For too long, Vivek Ramaswamy says the biggest asset managers — think Black Rock, Vanguard and State Street — have been more concerned about politics than performance when it comes to where they invest.
Now Ramaswamy has started a new Greater Columbus-based asset management company, called Strive Assessment Management, that he says will do on the opposite.
His firm has raised more than $20 million from some of the biggest names in business to back him. The company expects to launch its first product this fall.
“The mission of the company is to restore the voice of the everyday citizen,” said Ramaswamy, who co-founded the company with Anson Frericks this year.
Strive argues that Blackrock, Vanguard and State Street, which control more than $20 trillion in assets, practice what’s called stakeholder capitalism in that they use client funds to advance what he calls ideologies that some don’t like, such as fighting climate change and ensuring representation for women and minorities on corporate boards.

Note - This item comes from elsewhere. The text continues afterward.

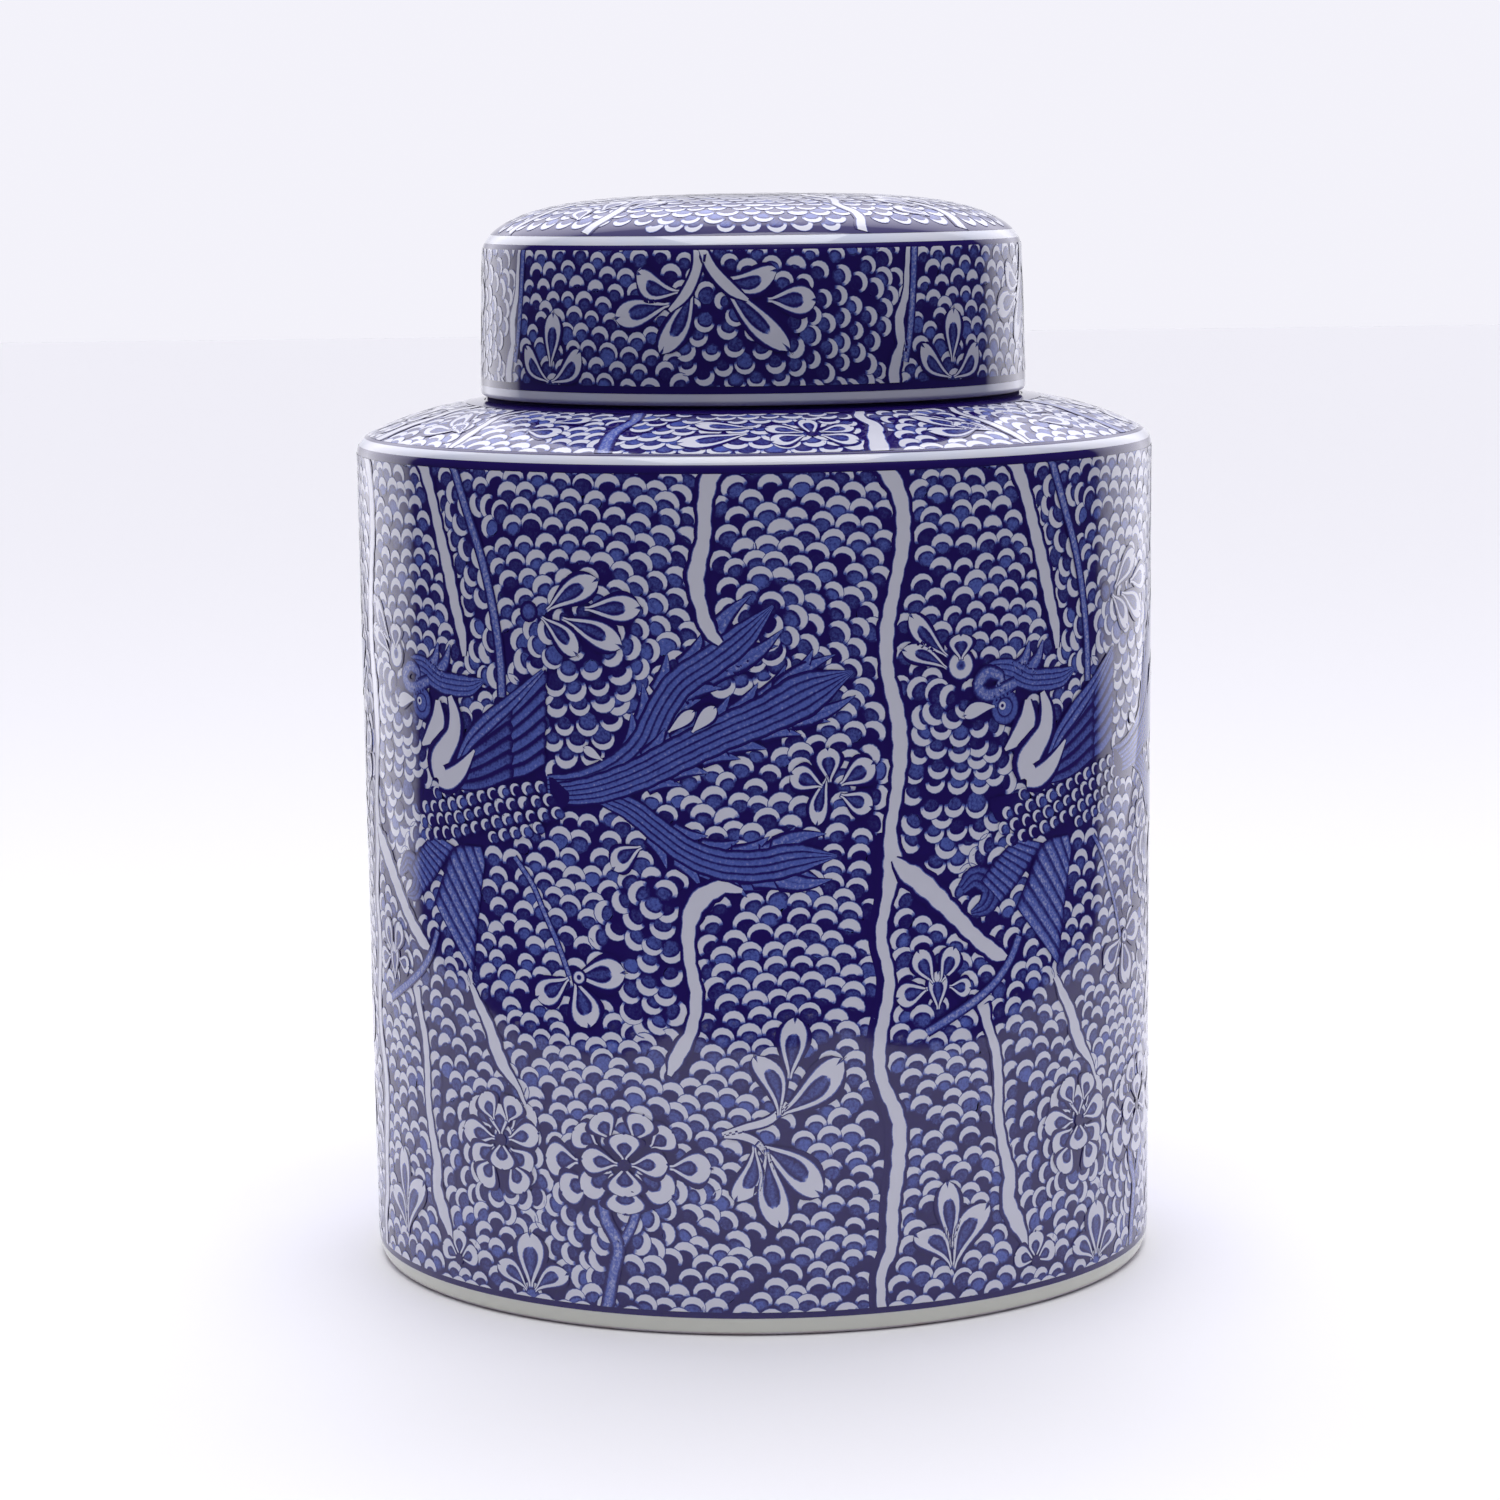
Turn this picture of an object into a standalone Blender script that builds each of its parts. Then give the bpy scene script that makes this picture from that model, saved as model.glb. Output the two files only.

Backers for the new company include PayPal co-founder Peter Thiel, fund manager Bill Ackman, Cantor Fitzgerald Chairman and CEO Howard Lutnick and others.
Ramaswamy has built these kinds of connections over the years as a conservative author and as a hedge fund executive.
He wrote “Woke, Inc.: Inside Corporate America’s Social Justice Scam” and is the founder and executive chairman of Roivant Sciences, a biopharmaceutical company focused on the application of technology to drug development.
Corporate advocacy for progressive issues is creating fiduciary problems and causing companies to be less focused on their mission and paying more attention to social and political issues, such as Coca-Cola and Delta Air Lines becoming involved in Georgia’s new election law or Disney’s fight against Florida’s discriminatory law that’s been called “Don’t Say Gay.”
“The mission of the company is to restore the voice of the everyday citizen in the economy by advancing a simple worldview in corporate American board rooms: Pursue excellence in your products and services to your customers over any other agenda, including social and political agendas,” Ramaswamy said. In a country evenly divided on many, if not most, issues, he doesn’t explain who he thinks this everyday citizen is, or what they believe, exactly.
Ramaswamy said many investors don’t even know that the money from their investment accounts or retirement accounts end up with one of the big investment firms, much less that some of these firms promote issues that may run counter to conservative beliefs.
“They’re advancing one viewpoint and that’s a viewpoint to advance a certain political and social agenda that most of their ultimate clients disagree with,’’ he said, though he provided no data to back the claim that “most” clients disagree.
Ramaswamy believes that investors don’t have other choices.
“The eye-opening moment for me was actually that there isn’t a diversity of opinions and voices reflected in today’s institutional asset management industry,” he said.
The founders are both from Cincinnati and met in high school. The company’s offices are in Dublin for now as the two fill out their staff, which now has 10 employees.